4.1. Strengths and Limitations

The strength of our study is that it was conducted in a naturalistic clinical setting. In addition, whereas the majority of previous research in this area focused on Roux-en-Y gastric bypass surgery, we had access to a homogeneous clinical sample of patients undergoing LSG. To the best of our knowledge, this was the first study that systematically assessed the relationship between postoperative %EWL on average 20 months after surgery and the preoperative psychological burden (as a broader construct comprising “perceived stress,” “depression,” “anxiety,” and “mental impairment”), coping style, and motivation to undergo surgery in a sample of LSG patients. The size of our sample was comparable to that of other small-scale studies in the field of bariatric surgery. Moreover, the attrition rate in our study was rather small, and our attrition analyses showed no significant differences in preoperative variables between patients who provided data at follow-up compared with those who did not. However, from a statistical perspective, the sample size is still small, allowing for only a few statistical tests in addition to a large set of exploratory analyses. The patients’ postoperative weight was self-reported, which might undermine the validity of the %EWL classification scheme. However, self-reporting of weight is relatively common in obesity studies, and there is evidence that objectively measured and self-reported weights are not significantly different in bariatric surgery patients [49]. Finally, it can be argued that the generation of “psychological burden” as a broader construct comprising “perceived stress,” “depression,” “anxiety,” and “mental impairment” might be questionable. However, all these variables proved to be strong determinants of patients’ psychological burden, with high intercorrelations and high loadings on a single factor, thus supporting the use of the combined variable to capture the construct of psychological burden.

5. Conclusion

Although an “active coping” style seemed to be of value in predicting more favorable postoperative weight loss outcomes, neither biomedical markers nor an extensive set of other psychological constructs assessed before surgery enabled a clinically relevant prediction of the weight-related treatment success of LSG. Our study highlights the need for further research on the psychological correlates of postbariatric health outcomes. Nevertheless, despite our finding of a considerably large degree of variation in postoperative weight loss in our sample of LSG patients, all three %EWL groups showed significant weight loss and decreases in body weight and BMI, including the low-%EWL group.
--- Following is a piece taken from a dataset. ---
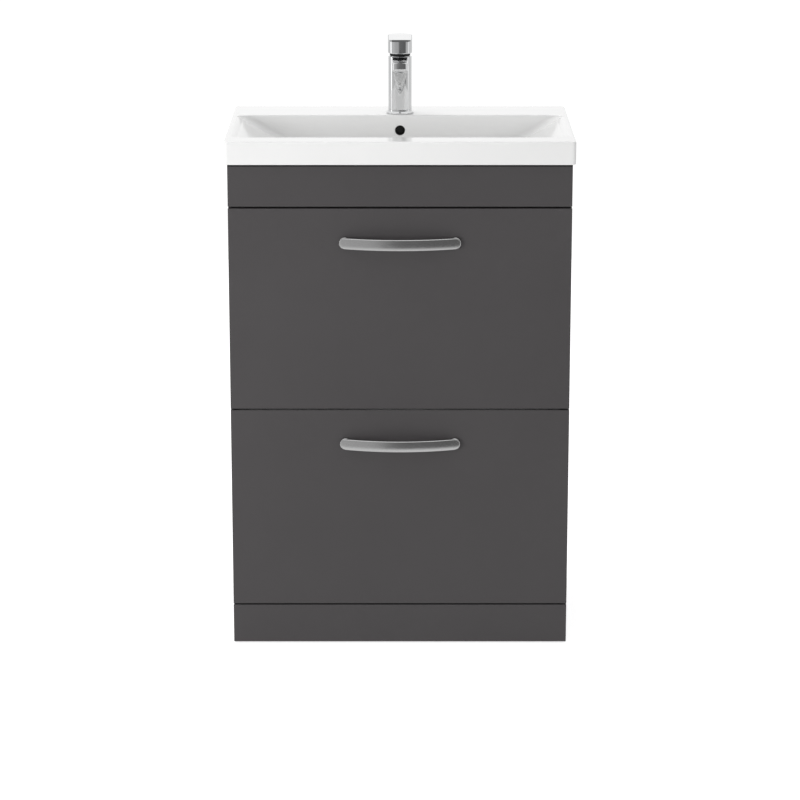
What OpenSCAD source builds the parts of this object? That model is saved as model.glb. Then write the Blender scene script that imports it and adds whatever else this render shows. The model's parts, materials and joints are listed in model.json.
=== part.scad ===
// Bathroom vanity cabinet: floor-standing, two full-width drawers, ceramic basin and mixer tap.
// Millimetres. +X right, +Y towards the wall, +Z up. The floor is z = 0.

/* [Cabinet] */
// width of the carcass and of its front boards
cab_w = 600; // [590:1:640]
// depth of the carcass with its front boards
cab_d = 381; // [375:1:395]
// height of the carcass
cab_h = 875; // [870:1:890]
// thickness of the side, base and rail boards
board = 15; // [14:1:16]
// thickness of the drawer fronts, fascia and plinth board
front_t = 18; // [16:1:19]
// shadow gap between the front boards and the side panels' edges
reveal = 2; // [2:0.5:3]
// height of the plinth board's top edge
plinth_top = 72; // [70:1:74]
// height of one drawer front
drawer_front_h = 360; // [356:1:361]
// gap below each drawer front
front_gap = 3; // [2.5:0.5:3.5]
// gap between the upper drawer front and the fascia
fascia_gap = 3.5; // [3:0.5:4]

/* [Basin] */
// width of the basin
basin_w = 610; // [606:1:650]
// depth of the basin
basin_d = 395; // [389:1:410]
// height of the basin's outer rim
basin_h = 41; // [38:1:44]
// depth of the front rim
front_rim = 47; // [45:1:52]
// depth of the bowl from front to back
bowl_d = 242; // [236:1:246]
// half width of the bowl at the rim
bowl_half_w = 294; // [288:1:295]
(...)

Therefore, the bariatric intervention proved to be highly beneficial for the vast majority of patients, thus promoting positive health outcomes.

Ethical Approval

The study was approved by the local Institutional Review Board.

Written informed consent was obtained from all individual participants included in the study.

Disclosure

The paper has been read and approved by all authors for submission.

Conflict of Interests

The authors declare that there is no conflict of interests regarding the publication of this paper.

Acknowledgments

The authors would like to thank the patients and collaborators who made this study possible.